(Task instructions):
Reproduce precisely the lines of the listing below, starting with the line that contains "base_plate();" and stopping after the line that contains "if empty is"; include nothing else.

Items listed in a dataset
────────
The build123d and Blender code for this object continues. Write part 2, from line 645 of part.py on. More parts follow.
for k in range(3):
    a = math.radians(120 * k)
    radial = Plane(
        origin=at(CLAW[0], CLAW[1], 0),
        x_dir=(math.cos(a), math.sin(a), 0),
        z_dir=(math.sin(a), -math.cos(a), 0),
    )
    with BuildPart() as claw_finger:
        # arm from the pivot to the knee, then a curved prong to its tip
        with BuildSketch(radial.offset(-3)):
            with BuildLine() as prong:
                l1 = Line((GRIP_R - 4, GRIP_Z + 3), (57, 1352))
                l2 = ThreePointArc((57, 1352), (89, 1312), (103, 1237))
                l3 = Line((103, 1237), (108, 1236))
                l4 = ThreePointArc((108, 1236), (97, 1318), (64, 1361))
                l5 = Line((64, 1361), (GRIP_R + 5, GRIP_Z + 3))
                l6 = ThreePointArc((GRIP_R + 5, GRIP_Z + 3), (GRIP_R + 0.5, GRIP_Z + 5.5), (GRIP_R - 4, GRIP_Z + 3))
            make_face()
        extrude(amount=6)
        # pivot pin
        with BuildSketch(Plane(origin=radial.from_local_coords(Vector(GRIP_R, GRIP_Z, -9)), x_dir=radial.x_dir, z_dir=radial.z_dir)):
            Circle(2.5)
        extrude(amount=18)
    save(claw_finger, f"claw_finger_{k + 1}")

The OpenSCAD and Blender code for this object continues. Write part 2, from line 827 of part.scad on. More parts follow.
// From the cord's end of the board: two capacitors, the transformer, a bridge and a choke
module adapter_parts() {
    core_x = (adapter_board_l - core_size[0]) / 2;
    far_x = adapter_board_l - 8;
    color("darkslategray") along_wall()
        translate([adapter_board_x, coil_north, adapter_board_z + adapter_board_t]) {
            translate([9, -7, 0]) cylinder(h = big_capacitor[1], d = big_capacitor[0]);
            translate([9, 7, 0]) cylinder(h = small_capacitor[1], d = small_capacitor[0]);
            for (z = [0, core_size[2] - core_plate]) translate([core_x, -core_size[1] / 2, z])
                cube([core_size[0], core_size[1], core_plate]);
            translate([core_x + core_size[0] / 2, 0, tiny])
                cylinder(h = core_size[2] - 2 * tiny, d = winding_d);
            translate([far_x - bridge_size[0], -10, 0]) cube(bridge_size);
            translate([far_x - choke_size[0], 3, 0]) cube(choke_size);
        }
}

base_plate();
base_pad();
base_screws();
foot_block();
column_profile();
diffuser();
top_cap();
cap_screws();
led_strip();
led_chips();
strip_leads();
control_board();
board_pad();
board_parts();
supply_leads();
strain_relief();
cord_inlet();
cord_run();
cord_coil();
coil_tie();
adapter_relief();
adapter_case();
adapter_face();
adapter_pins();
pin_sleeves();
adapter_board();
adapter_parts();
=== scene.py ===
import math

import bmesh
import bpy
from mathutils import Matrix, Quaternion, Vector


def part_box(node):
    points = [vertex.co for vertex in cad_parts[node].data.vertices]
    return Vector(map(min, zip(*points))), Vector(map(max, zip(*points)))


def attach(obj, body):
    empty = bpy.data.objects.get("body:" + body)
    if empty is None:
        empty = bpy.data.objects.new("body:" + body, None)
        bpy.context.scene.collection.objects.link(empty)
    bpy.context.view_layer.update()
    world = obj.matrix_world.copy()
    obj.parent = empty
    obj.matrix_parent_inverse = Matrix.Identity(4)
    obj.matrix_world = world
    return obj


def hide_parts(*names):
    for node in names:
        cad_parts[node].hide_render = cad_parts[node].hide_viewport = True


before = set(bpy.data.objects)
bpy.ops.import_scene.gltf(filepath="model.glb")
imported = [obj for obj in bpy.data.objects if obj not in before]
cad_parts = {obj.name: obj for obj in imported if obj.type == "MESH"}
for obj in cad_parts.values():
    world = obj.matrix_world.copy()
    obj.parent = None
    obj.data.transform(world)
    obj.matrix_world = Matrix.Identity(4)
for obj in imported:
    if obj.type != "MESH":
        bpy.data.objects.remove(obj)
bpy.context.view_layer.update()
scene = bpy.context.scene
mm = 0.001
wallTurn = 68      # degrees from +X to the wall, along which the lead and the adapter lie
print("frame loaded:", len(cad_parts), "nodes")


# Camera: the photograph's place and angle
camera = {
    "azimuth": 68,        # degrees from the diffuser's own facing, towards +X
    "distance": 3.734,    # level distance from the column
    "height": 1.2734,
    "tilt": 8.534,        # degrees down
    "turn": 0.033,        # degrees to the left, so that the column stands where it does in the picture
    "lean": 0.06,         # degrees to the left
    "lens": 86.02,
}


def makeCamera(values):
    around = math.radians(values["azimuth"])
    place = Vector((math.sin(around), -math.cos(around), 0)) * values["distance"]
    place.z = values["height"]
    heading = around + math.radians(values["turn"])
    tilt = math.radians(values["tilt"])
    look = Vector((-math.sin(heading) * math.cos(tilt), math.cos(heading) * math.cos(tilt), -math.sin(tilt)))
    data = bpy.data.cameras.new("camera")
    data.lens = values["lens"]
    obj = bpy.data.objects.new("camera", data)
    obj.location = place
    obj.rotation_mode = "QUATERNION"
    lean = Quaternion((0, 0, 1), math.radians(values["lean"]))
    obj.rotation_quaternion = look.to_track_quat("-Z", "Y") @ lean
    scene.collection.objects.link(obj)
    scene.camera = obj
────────
(Task output):
base_plate();
base_pad();
base_screws();
foot_block();
column_profile();
diffuser();
top_cap();
cap_screws();
led_strip();
led_chips();
strip_leads();
control_board();
board_pad();
board_parts();
supply_leads();
strain_relief();
cord_inlet();
cord_run();
cord_coil();
coil_tie();
adapter_relief();
adapter_case();
adapter_face();
adapter_pins();
pin_sleeves();
adapter_board();
adapter_parts();
=== scene.py ===
import math

import bmesh
import bpy
from mathutils import Matrix, Quaternion, Vector


def part_box(node):
    points = [vertex.co for vertex in cad_parts[node].data.vertices]
    return Vector(map(min, zip(*points))), Vector(map(max, zip(*points)))


def attach(obj, body):
    empty = bpy.data.objects.get("body:" + body)
    if empty is None:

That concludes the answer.